--- START DATA TO USE ---

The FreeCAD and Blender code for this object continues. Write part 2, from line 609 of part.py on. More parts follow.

--- END DATA TO USE ---
--- START DATA TO USE ---

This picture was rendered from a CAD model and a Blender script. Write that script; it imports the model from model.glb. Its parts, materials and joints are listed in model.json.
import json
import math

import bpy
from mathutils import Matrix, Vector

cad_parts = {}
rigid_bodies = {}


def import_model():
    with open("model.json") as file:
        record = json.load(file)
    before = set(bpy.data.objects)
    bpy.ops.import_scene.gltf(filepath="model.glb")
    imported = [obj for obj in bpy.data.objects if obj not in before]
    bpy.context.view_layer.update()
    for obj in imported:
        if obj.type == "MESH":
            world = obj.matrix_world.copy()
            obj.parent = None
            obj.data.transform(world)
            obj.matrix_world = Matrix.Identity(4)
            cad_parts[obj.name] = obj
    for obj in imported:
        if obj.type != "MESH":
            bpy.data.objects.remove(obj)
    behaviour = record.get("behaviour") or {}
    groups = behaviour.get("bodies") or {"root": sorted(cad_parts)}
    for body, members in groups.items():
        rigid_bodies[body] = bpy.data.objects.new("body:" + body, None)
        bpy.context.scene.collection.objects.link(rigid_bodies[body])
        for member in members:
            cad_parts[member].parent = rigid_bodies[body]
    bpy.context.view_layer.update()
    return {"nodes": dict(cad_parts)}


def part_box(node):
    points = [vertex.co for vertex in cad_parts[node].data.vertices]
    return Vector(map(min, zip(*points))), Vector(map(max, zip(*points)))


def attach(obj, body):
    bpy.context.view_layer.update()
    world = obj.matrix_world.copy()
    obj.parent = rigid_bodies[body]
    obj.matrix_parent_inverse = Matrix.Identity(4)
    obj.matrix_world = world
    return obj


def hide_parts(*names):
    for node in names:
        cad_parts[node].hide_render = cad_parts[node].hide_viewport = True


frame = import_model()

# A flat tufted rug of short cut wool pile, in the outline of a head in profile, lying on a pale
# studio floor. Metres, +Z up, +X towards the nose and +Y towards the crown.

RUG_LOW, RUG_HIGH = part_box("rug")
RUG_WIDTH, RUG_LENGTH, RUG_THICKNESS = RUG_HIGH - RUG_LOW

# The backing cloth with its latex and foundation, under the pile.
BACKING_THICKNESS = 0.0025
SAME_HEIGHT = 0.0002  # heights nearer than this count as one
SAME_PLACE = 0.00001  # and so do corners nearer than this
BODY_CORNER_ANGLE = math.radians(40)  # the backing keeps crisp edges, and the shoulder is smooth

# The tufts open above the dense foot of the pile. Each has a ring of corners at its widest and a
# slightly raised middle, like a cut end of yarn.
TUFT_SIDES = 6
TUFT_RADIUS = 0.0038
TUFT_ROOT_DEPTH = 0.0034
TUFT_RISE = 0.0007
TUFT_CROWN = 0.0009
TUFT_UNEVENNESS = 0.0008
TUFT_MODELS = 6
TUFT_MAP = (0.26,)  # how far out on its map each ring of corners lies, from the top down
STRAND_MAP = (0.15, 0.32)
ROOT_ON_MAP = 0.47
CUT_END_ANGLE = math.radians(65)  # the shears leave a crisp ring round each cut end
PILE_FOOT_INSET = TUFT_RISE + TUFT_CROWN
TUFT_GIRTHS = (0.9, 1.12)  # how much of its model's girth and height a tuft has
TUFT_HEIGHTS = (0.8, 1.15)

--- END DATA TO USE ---

### PROBLEM
Extract the lines from the line with "bpy.context.scene.collection.objects.link(rigid_bodies[body])" to the line with "TUFT_HEIGHTS = (0.8, 1.15)", inclusive, reproducing them exactly and leaving out every other line.

### ANSWER FOR THE TASK
        bpy.context.scene.collection.objects.link(rigid_bodies[body])
        for member in members:
            cad_parts[member].parent = rigid_bodies[body]
    bpy.context.view_layer.update()
    return {"nodes": dict(cad_parts)}


def part_box(node):
    points = [vertex.co for vertex in cad_parts[node].data.vertices]
    return Vector(map(min, zip(*points))), Vector(map(max, zip(*points)))


def attach(obj, body):
    bpy.context.view_layer.update()
    world = obj.matrix_world.copy()
    obj.parent = rigid_bodies[body]
    obj.matrix_parent_inverse = Matrix.Identity(4)
    obj.matrix_world = world
    return obj


def hide_parts(*names):
    for node in names:
        cad_parts[node].hide_render = cad_parts[node].hide_viewport = True


frame = import_model()

# A flat tufted rug of short cut wool pile, in the outline of a head in profile, lying on a pale
# studio floor. Metres, +Z up, +X towards the nose and +Y towards the crown.

RUG_LOW, RUG_HIGH = part_box("rug")
RUG_WIDTH, RUG_LENGTH, RUG_THICKNESS = RUG_HIGH - RUG_LOW

# The backing cloth with its latex and foundation, under the pile.
BACKING_THICKNESS = 0.0025
SAME_HEIGHT = 0.0002  # heights nearer than this count as one
SAME_PLACE = 0.00001  # and so do corners nearer than this
BODY_CORNER_ANGLE = math.radians(40)  # the backing keeps crisp edges, and the shoulder is smooth

# The tufts open above the dense foot of the pile. Each has a ring of corners at its widest and a
# slightly raised middle, like a cut end of yarn.
TUFT_SIDES = 6
TUFT_RADIUS = 0.0038
TUFT_ROOT_DEPTH = 0.0034
TUFT_RISE = 0.0007
TUFT_CROWN = 0.0009
TUFT_UNEVENNESS = 0.0008
TUFT_MODELS = 6
TUFT_MAP = (0.26,)  # how far out on its map each ring of corners lies, from the top down
STRAND_MAP = (0.15, 0.32)
ROOT_ON_MAP = 0.47
CUT_END_ANGLE = math.radians(65)  # the shears leave a crisp ring round each cut end
PILE_FOOT_INSET = TUFT_RISE + TUFT_CROWN
TUFT_GIRTHS = (0.9, 1.12)  # how much of its model's girth and height a tuft has
TUFT_HEIGHTS = (0.8, 1.15)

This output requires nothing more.